Quote the entries below from the line with "attach(piece, body)" through the line with "return whole", both ends included, and only those lines.

CAD and scene scripts:
---+---

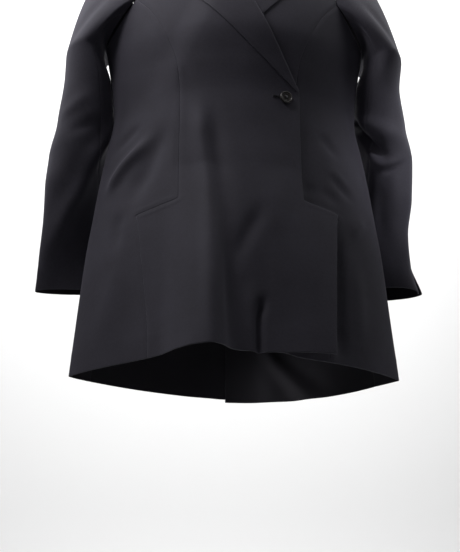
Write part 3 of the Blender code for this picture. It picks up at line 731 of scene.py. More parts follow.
FRONT_FOLDS_UNDER = (
    Fold(((0.136, 0.384), (0.147, 0.370), (0.166, 0.352)), 0.009, -0.0026),
    Fold(((0.120, 0.290), (0.110, 0.278), (0.103, 0.268)), 0.009, -0.0020, 0.45),
    Fold(((0.128, 0.282), (0.146, 0.274), (0.160, 0.262)), 0.009, -0.0018, 0.45),
    Fold(((0.150, 0.316), (0.157, 0.306), (0.174, 0.290), (0.190, 0.281)), 0.008, -0.0028),
    Fold(((0.150, 0.328), (0.164, 0.312), (0.182, 0.300)), 0.009, 0.0018, 0.40),
    Fold(((0.206, 0.256), (0.192, 0.236), (0.180, 0.214)), 0.012, 0.0026, 0.40),
    Fold(((0.150, 0.000), (0.151, 0.060), (0.153, 0.140), (0.158, 0.238)), 0.0090, -0.0078, 0.26),
    Fold(((0.185, 0.020), (0.187, 0.100), (0.180, 0.190)), 0.015, 0.0020),
)
BACK_FOLDS = (
    Fold(((0.044, 0.118), (0.060, 0.082), (0.094, 0.040), (0.130, 0.002), (0.150, -0.020)),
         0.0100, -0.0125, 0.35, 1.0),
    Fold(((0.050, 0.090), (0.062, 0.045), (0.072, 0.000), (0.080, -0.040)), 0.0150, -0.0070,
         0.40, 1.0),
    Fold(((-0.060, 0.520), (-0.100, 0.470), (-0.150, 0.430)), 0.016, -0.0030),
    Fold(((-0.050, 0.480), (-0.100, 0.435), (-0.160, 0.400)), 0.015, 0.0022),
    Fold(((0.070, 0.505), (0.110, 0.462), (0.155, 0.440)), 0.014, -0.0026),
    Fold(((0.055, 0.455), (0.105, 0.420), (0.150, 0.405)), 0.017, 0.0020),
    Fold(((-0.120, 0.640), (-0.140, 0.590), (-0.145, 0.530)), 0.014, -0.0024),
    Fold(((0.118, 0.650), (0.138, 0.600), (0.150, 0.545)), 0.013, -0.0028),
    Fold(((0.090, 0.010), (0.085, 0.110), (0.070, 0.200)), 0.020, 0.0020),
    Fold(((-0.105, 0.010), (-0.100, 0.090), (-0.085, 0.170)), 0.018, -0.0018),
)

UNDER = Drape(FORM.under, FRONT_FOLDS_UNDER)
OVER = Drape(FORM.over, FRONT_FOLDS_OVER)


def back_skin(across: Array, height: Array) -> Array:
    """Points of the back half of the body."""
    return FORM.skin(across, height, True)


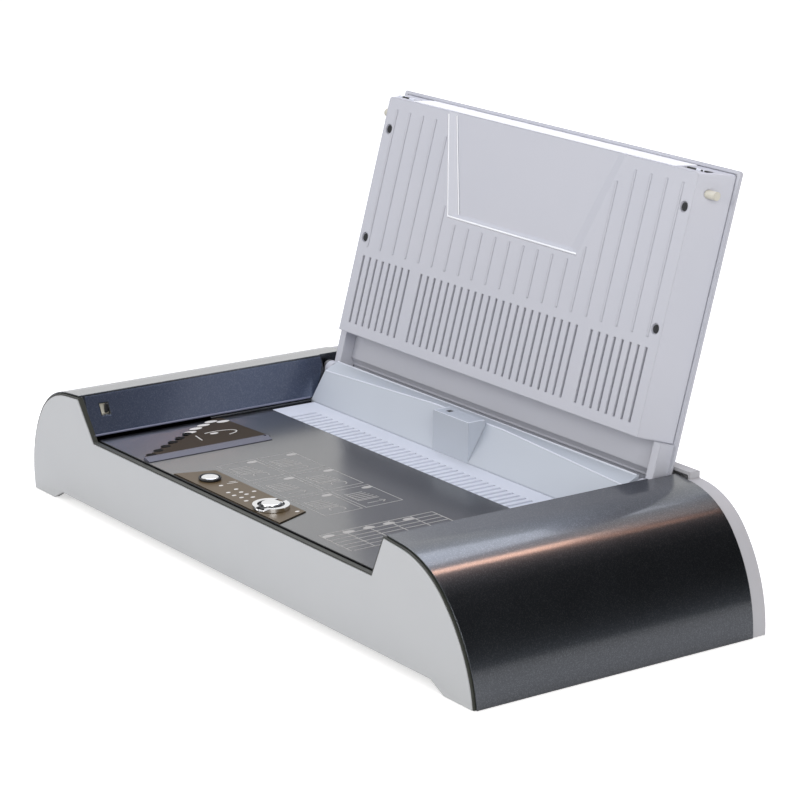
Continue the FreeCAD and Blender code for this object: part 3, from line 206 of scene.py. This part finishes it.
# finishes of pieces that only this scene has, some of them painted highlight and painted shade;
# lines of ink and highlight strips are too thin for a rounded edge
INK_PALE = moulded("pale_screen_ink", "#dcdad6", "#d0ceca", 0.5, 0.3, 0.004, edge_mm=0.01)
INK_SOFT = moulded("grey_screen_ink", "#b0aeab", "#a4a29f", 0.5, 0.3, 0.004, edge_mm=0.01)
# white for the painted highlights on the lid's edges
RIM_HIGHLIGHT = moulded("painted_highlight_white", "#fafbff", "#f4f6fc", 0.4, 0.4, 0.01, edge_mm=0.01)
# pale plastic of the clip catches, and the painted highlight on the throat's edges
PALE_TRIM_AND_HIGHLIGHT = moulded("pale_lilac_abs_and_painted_highlight", "#e2e6f0", "#dadeea", 0.4, 0.4, 0.02)
# slate for the painted highlight along the left wall's foot
FOOT_HIGHLIGHT = moulded("painted_highlight_slate", "#70748a", "#686c82", 0.35, 0.4, 0.02)
# black for the painted shade behind the vents
VENT_SHADE = moulded("painted_shade_black", "#17181a", "#1d1e20", 0.9, 0.8, 0.1)
# black ink, and the painted shade in the gauge's notches
DARK_INK_AND_SHADE = moulded("black_screen_ink_and_painted_shade", "#0a0908", "#100e0c", 0.7, 0.3, 0.004, ior=1.2)
DARK_STEEL = bare_metal("black_oxide_steel", "#3a3b3d", "#2c2d2f", 0.35, 0.4, (1, 1, 1))


# Ways to make a piece. Places and sizes are given to these in millimetres.

INK_THICK = 0.05


def pick(*objects):
    """Selects these objects alone, the last one active."""
    bpy.ops.object.select_all(action="DESELECT")
    for obj in objects:
        obj.select_set(True)
    bpy.context.view_layer.objects.active = objects[-1]


def seat(piece, body, slot, finish, *nodes):
    """Applies a finished piece's place, gives it its finish, and lets it ride on its body."""
    pick(piece)
    bpy.ops.object.transform_apply(location=True, rotation=True, scale=True)
    piece.data.materials.clear()
    piece.data.materials.append(finish)
    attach(piece, body)
    if nodes:
        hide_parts(*nodes)


def merged(name, parts):
    """Joins the parts into one piece."""
    pick(*parts)
    if len(parts) > 1:
        bpy.ops.object.join()
    whole = bpy.context.view_layer.objects.active
    whole.name = name
    return whole


def stretch_mesh(factors):
    """Resizes the active object's mesh about its middle and leaves the object's own scale alone."""
    bpy.ops.object.mode_set(mode="EDIT")
    bpy.ops.mesh.select_all(action="SELECT")
    bpy.ops.transform.resize(value=factors)
    bpy.ops.object.mode_set(mode="OBJECT")


def add_splines(curve, runs):
    """Adds a straight-edged spline for each run of places; one that ends where it starts is closed."""
    for run in runs:
        closed = run[0] == run[-1]
        places = run[:-1] if closed else run
        spline = curve.splines.new("POLY")
        spline.points.add(len(places) - 1)
        for point, place in zip(spline.points, places):
            point.co = [c * MM for c in place] + [1]
        spline.use_cyclic_u = closed


def meshed(curve):
    """Puts a curve in the scene as a mesh."""
    made = bpy.data.objects.new(curve.name, curve)
    bpy.context.collection.objects.link(made)
    pick(made)
    bpy.ops.object.convert(target="MESH")
    return bpy.context.view_layer.objects.active


def printed(name, strokes, patches, level, wide):
    """Lines of this width and filled patches of ink that lie at a level; every place is (x, y)."""
    parts = []
    for kind, runs in (("lines", strokes), ("fills", patches)):
        if not runs:
            continue
        curve = bpy.data.curves.new(name + "_" + kind, "CURVE")
        curve.dimensions = "3D" if kind == "lines" else "2D"
        if kind == "lines":
            curve.bevel_depth = wide / 2 * MM
            curve.bevel_resolution = 0
        else:
            curve.fill_mode = "BOTH"
            curve.extrude = INK_THICK / 2 * MM
        add_splines(curve, [[(x, y, 0) for x, y in run] for run in runs])
        parts.append(meshed(curve))
        if kind == "lines":
            stretch_mesh((1, 1, INK_THICK / wide))
    piece = merged(name, parts)
    piece.location.z = (level + INK_THICK / 2) * MM
    return piece


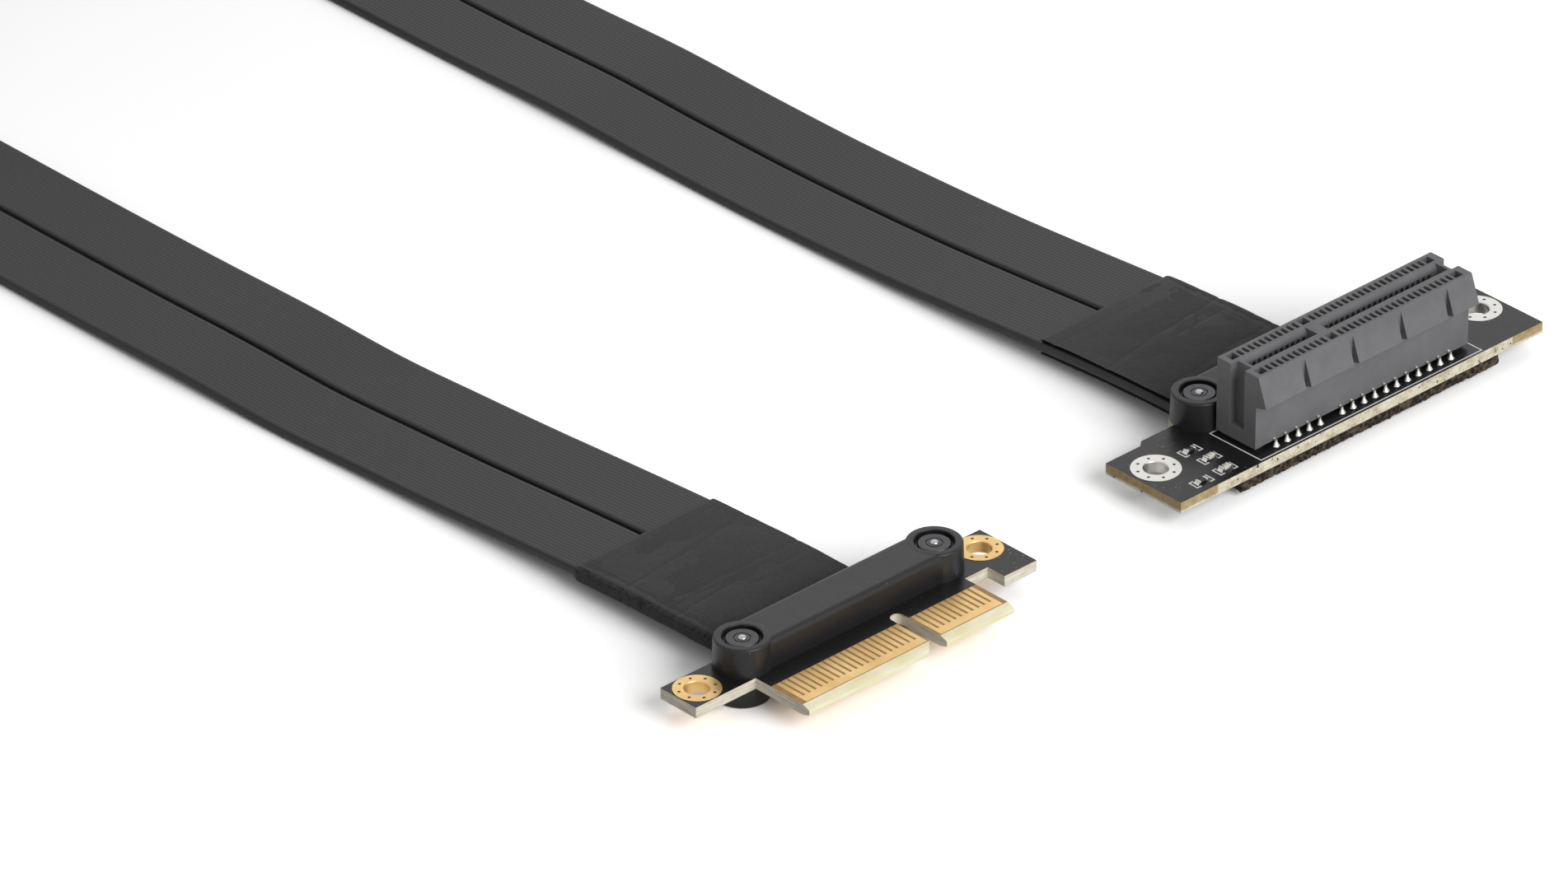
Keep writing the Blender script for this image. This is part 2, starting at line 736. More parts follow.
def sweep(name, frames, sectionAt, looksUsed):
    # a closed section carried along frames, mapped by length and by distance round the section
    draft = bmesh.new()
    uvMap = draft.loops.layers.uv.new("alongAndAcross")
    rings, marks = [], []
    for along, centre, width, rise in frames:
        section = sectionAt(along)
        rings.append([draft.verts.new(centre + width * a + rise * b) for a, b in section])
        round_ = [0.0]
        for p, q in zip(section, section[1:] + section[:1]):
            round_.append(round_[-1] + math.dist(p, q))
        marks.append([(along * mm, place * mm) for place in round_])
    count = len(rings[0])
    for i in range(len(rings) - 1):
        for j in range(count):
            k = (j + 1) % count
            face = draft.faces.new((rings[i][j], rings[i][k], rings[i + 1][k], rings[i + 1][j]))
            places = (marks[i][j], marks[i][j + 1], marks[i + 1][j + 1], marks[i + 1][j])
            for loop, place in zip(face.loops, places):
                loop[uvMap].uv = place
    draft.faces.new(rings[0][::-1])
    draft.faces.new(rings[-1])
    bmesh.ops.recalc_face_normals(draft, faces=draft.faces)
    mesh = bpy.data.meshes.new(name)
    draft.to_mesh(mesh)
    draft.free()
    mesh.transform(Matrix.Scale(mm, 4))
    for finish in looksUsed:
        mesh.materials.append(finish)
    return placeMesh(name, mesh)


ribbonSettings = {
    "ribs": 18,
    "ribHeight": 0.035,
    "stepsPerRib": 4,
    "edgeRadius": 0.45,
    "edgeSteps": 5,
    "stations": 300,
}


def ribbonSection(settings):
    # flat faces with shallow lengthwise ribs and rounded edges
    half = cableSettings["ribbonWidth"] / 2
    rise = cableSettings["ribbonThickness"] / 2
    radius = settings["edgeRadius"]
    flatHalf = half - radius
    count = settings["ribs"] * settings["stepsPerRib"]

    def face(level, start, end):
        points = []
        for i in range(count + 1):
            a = start + (end - start) * i / count
            rib = abs(math.sin(math.pi * settings["ribs"] * i / count)) - 1
            points.append((a, level + math.copysign(settings["ribHeight"], level) * rib))
        return points

    section = face(-rise, -flatHalf, flatHalf)
    section += roundCorner((flatHalf, -rise + radius), radius, -90, 0, settings["edgeSteps"])[1:]
    section += roundCorner((flatHalf, rise - radius), radius, 0, 90, settings["edgeSteps"])[:-1]
    section += face(rise, flatHalf, -flatHalf)
    section += roundCorner((-flatHalf, rise - radius), radius, 90, 180, settings["edgeSteps"])[1:]
    section += roundCorner((-flatHalf, -rise + radius), radius, 180, 270, settings["edgeSteps"])[:-1]
    return section


def makeRibbon(name, side):
    sideways = side * (cableSettings["ribbonWidth"] + cableSettings["slitWidth"]) / 2
    frames = lineAlong(sideways, 0, cableRoute.length, ribbonSettings["stations"])
    section = ribbonSection(ribbonSettings)
    ribbon = sweep(name, frames, lambda along: section, [looks["ribbon"]])
    smoothShade(ribbon, 60)
    path = [centre * mm for _, centre, _, _ in frames[::2]] + [frames[-1][1] * mm]
    length = sum((q - p).length for p, q in zip(path, path[1:]))
    return ribbon, path, length


ribbonSides = (("outerRibbon", 1, "outer_ribbon"), ("innerRibbon", -1, "inner_ribbon"))
for ribbonName, ribbonSide, ribbonNode in ribbonSides:
    ribbon, ribbonPath, ribbonLength = makeRibbon(ribbonName, ribbonSide)
    finishPiece(ribbon, "ribbon_jacket", ribbonNode)
    print("stage:", ribbonName, round(ribbonLength, 4))

tapeSettings = {
    "edge": {"start": 1.2, "length": 27.6, "node": "edge_tape"},
    "slot": {"start": 1.2, "length": 24.7, "node": "slot_tape"},
    "clearance": 0.12,
    "thickness": 0.36,
    "radius": 0.8,
    "cornerSteps": 8,
    "faceSteps": 60,
    "stepLength": 0.25,
    "foldPitch": 0.55,
    "folds": 4,
    "foldDepth": 0.07,
    "seamEvery": 9.5,
    "seamStart": 1.2,
    "seamHalf": 0.5,
    "seamLean": 0.12,
    "seamDepth": 0.07,
    "wander": 0.07,
    "broadWander": 0.22,
    "fineWander": 1.1,
    "fineShare": 0.35,
    "endRoll": 0.5,
    "rollShare": 0.45,
}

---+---

Finished answer »
    attach(piece, body)
    if nodes:
        hide_parts(*nodes)


def merged(name, parts):
    """Joins the parts into one piece."""
    pick(*parts)
    if len(parts) > 1:
        bpy.ops.object.join()
    whole = bpy.context.view_layer.objects.active
    whole.name = name
    return whole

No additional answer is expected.